Best Individual Blog: Georgian London
It’s a really nice blog that balances popular history and some decent research. The posts are uniformly good, and the blogger, Lucy Inglis, uses images that enhance and frame the posts.
Best New Blog: Georgian London
From London’s 18th century rookeries, to being a dwarf in 18th century England, to Jeremy Bentham and the birth of a surveillance society, to what it was like to have gout, to bizarre birth stories from Gentleman’s Magazine, Georgian London informs, instructs, and entertains us on ordinary life in 18th century London, emphasizing especially the artisan and immigrant populations of the city. This is fascinating social history presented in blog form, and is a terrific younger entrant into the burgeoning history blog scene.
Best Post: Rachel Leow’s “Curating the Oceans: The Future of Singapore’s Past,” A Historian’s Craft, 14 July 2009.
“Curating the Oceans” is just a great post. It demonstrates what a really good history blog post can do. Rachel uses images well, and presents a coherent essay on a historical topic we might not otherwise hear much about. It’s also a very nice example of good history aimed at a popular audience.
Best Series of Posts: Heather Cox Richardson’s “Richardson’s Rules of Order,” The Historical Society Blog, 20 March 2009 – .
“Please remember that your professors are human and it’s hard work to stand in front of a hundred pairs of eyes and talk for an hour,” Heather Cox Richardson of U. Mass Amherst writes in a series of 9 (and counting) posts that collectively provide an instructive, gentle, and eminently useful guide for college students in history classes. In an age of changing rules and often a challenging lack of civility, Richardson provides both useful information and a practical etiquette manual which could help improve the classroom environment everywhere. This series of posts will soon be finding its way onto syllabi in history courses across the country.
Best Writer: The Headsman, at Executed Today.
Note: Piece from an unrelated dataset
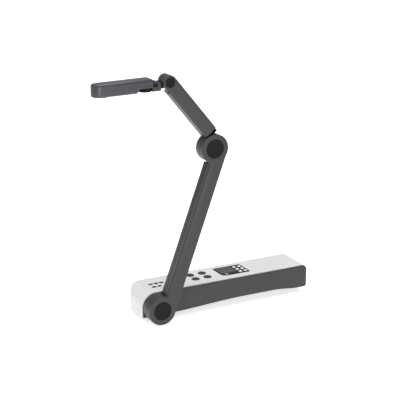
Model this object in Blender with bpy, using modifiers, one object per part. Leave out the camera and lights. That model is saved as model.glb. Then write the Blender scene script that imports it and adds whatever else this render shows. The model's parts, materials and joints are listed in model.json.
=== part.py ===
"""A folding-arm document camera that scans books lying on a table.

A long weighted base carries a two-part arm at its front. A camera head with a
downward lens hangs level from the end of the arm. Metres, +Z up. The origin is on
the table, under the middle of the shoulder hinge. X runs along the base, and the
operator sits on the -Y side.
"""

from math import asin, cos, pi, radians, sin

import bmesh
import bpy

MM = 0.001

# Overall sizes
BASE_LENGTH = 301.2 * MM
BASE_DEPTH = 65 * MM
BASE_TOP = 47.2 * MM
LOWER_ARM = 266.6 * MM  # shoulder axis to elbow axis
UPPER_ARM = 135.5 * MM  # elbow axis to wrist axis, measured along the bar
HEAD_LENGTH = 102.4 * MM
HEAD_WIDTH = 22 * MM
HEAD_HEIGHT = 19.8 * MM

# Rest pose: how far each part leans from the vertical
LOWER_LEAN = radians(20.2)
UPPER_LEAN = radians(39.1)

# Clearances
TOUCH = 0.3 * MM  # between pieces that rest on each other
RUNNING = 0.5 * MM  # between pieces that move past each other
KEY_GAP = 0.35 * MM  # round a button in its hole

# Hinges
HUB_RADIUS = 23 * MM
HUB_CLEARANCE = 1 * MM  # the turning ring above the table
HUB_HEIGHT = HUB_RADIUS + HUB_CLEARANCE
DRUM_INSET = 0.3 * MM
DRUM_RADIUS = HUB_RADIUS - DRUM_INSET
DRUM_DEPTH = 16 * MM
DRUM_BORE_RADIUS = 17 * MM
DRUM_FLOOR = 3 * MM
RING_PLATE = 6.7 * MM  # the plate of the arm in front of a drum
CAP_RADIUS = 14.8 * MM
CAP_SEAT = 2.4 * MM
CAP_PROUD = 0.8 * MM
PIN_RADIUS = 4 * MM
PIN_HEAD_RADIUS = 7.5 * MM
PIN_HEAD = 2 * MM
WASHER_RADIUS = 11 * MM
WASHER = 1.6 * MM
NUT_RADIUS = 7 * MM
NUT = 5 * MM
WRIST_RADIUS = 10.8 * MM
WRIST_CAP_RADIUS = 7.9 * MM
WRIST_PIN_RADIUS = 2.5 * MM
WRIST_PIN_HEAD_RADIUS = 4.5 * MM

# Arms
BAR_WIDTH = 22 * MM
BAR_OFFSET = 0.4 * MM  # from the line of the axes to the near side of a bar
BAR_WALL = 2.2 * MM
FRONT_WALL = 2.6 * MM
FRONT_SHELL = 9.5 * MM  # depth of an arm's front shell
BAR_SETBACK = 1.5 * MM  # the end of a bar's rear half to the drum beside it
BAR_EDGE = 1.3 * MM
SPINE_WIDTH = 10 * MM
SPINE = 3 * MM
CABLE_WIDTH = 7 * MM
CABLE = 0.8 * MM

# Base shells
WALL = 2.4 * MM
PANEL = 2.6 * MM
PANEL_DROP = 0.9 * MM  # the top cover stands this much above the front panel
PANEL_BOTTOM = 13.2 * MM
HEEL_BOTTOM = 8.2 * MM
HEEL_END = 18 * MM
ARCH_START = 160 * MM  # the bottom edge is highest from here to ARCH_END
ARCH_END = 62 * MM  # before the right end
TOE_BOTTOM = 9.4 * MM
TOE_LENGTH = 14 * MM
TOE_RADIUS = 4 * MM
END_RADIUS = 8 * MM
PLAN_RADIUS = 24 * MM
BELLY = 3.2 * MM  # underside of the tray above the table
BELLY_FRONT = 32 * MM
BELLY_BACK = 57 * MM
LEFT_FOOT_START = -12 * MM
LEFT_FOOT_END = 118 * MM
RIGHT_FOOT = 25 * MM
RIGHT_FOOT_INSET = 6 * MM
TRAY_CHAMFER = 5 * MM
DRUM_FOOT = 2.6 * MM
FOOT_LENGTH = 14 * MM

# Keys on the base
KEY_TRAVEL = 0.8 * MM
KEY_FLANGE = 1.2 * MM
KEY_EDGE = 0.5 * MM
ROUND_KEY_PROUD = 0.9 * MM
SMALL_KEY_PROUD = 0.9 * MM
PANEL_KEY_PROUD = 1.2 * MM
KEY_STEM_RADIUS = 1.5 * MM
KEY_STEM_REACH = 5 * MM
ROUND_KEY_RADIUS = 6.6 * MM
ROUND_KEY_PITCH_X = 21.6 * MM
ROUND_KEY_PITCH_Y = 19.2 * MM
ROUND_KEYS_X = 83.5 * MM
ROUND_KEYS_Y = 25.5 * MM
SMALL_KEY_LENGTH = 6.6 * MM
SMALL_KEY_WIDTH = 4 * MM
SMALL_KEY_PITCH = 9.4 * MM
SMALL_KEYS_X = 8.5 * MM
SMALL_KEYS_Y = 24 * MM
SMALL_KEY_ROWS = 13 * MM
PANEL_KEY_SIZE = 5 * MM
DISPLAY_LENGTH = 50.4 * MM
DISPLAY_WIDTH = 37.4 * MM
DISPLAY_X = 128.9 * MM
DISPLAY_Y = 16.2 * MM
DISPLAY = 1.4 * MM
DISPLAY_CORNER = 9 * MM
DISPLAY_PROUD = 0.4 * MM
PANEL_KEYS_X = 35.4 * MM
PANEL_KEYS_Y = 6.4 * MM
PANEL_KEY_PITCH_X = 9.2 * MM
PANEL_KEY_PITCH_Y = 10.6 * MM

# Sockets in the back
SOCKET_DEPTH = 8 * MM
SOCKET_WALL = 0.6 * MM
USB_X = 190 * MM
USB_WIDTH = 9.4 * MM
USB_HEIGHT = 3.8 * MM
POWER_X = 215 * MM
POWER_SIZE = 9 * MM
POWER_BORE_RADIUS = 3.2 * MM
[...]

Given its format–the story behind a different historical execution, every day — Executed Today could by rights be monotonous and depressing. It is testament to “The Headsman’s” skills as a writer and storyteller that his blog is nothing of the sort. An engaging and astonishingly prolific blogger, The Headsman writes witty and accessible prose, jumps from continent to continent and century to century with ease, and despite two years of daily blogging he is still finding new things to do with his premise.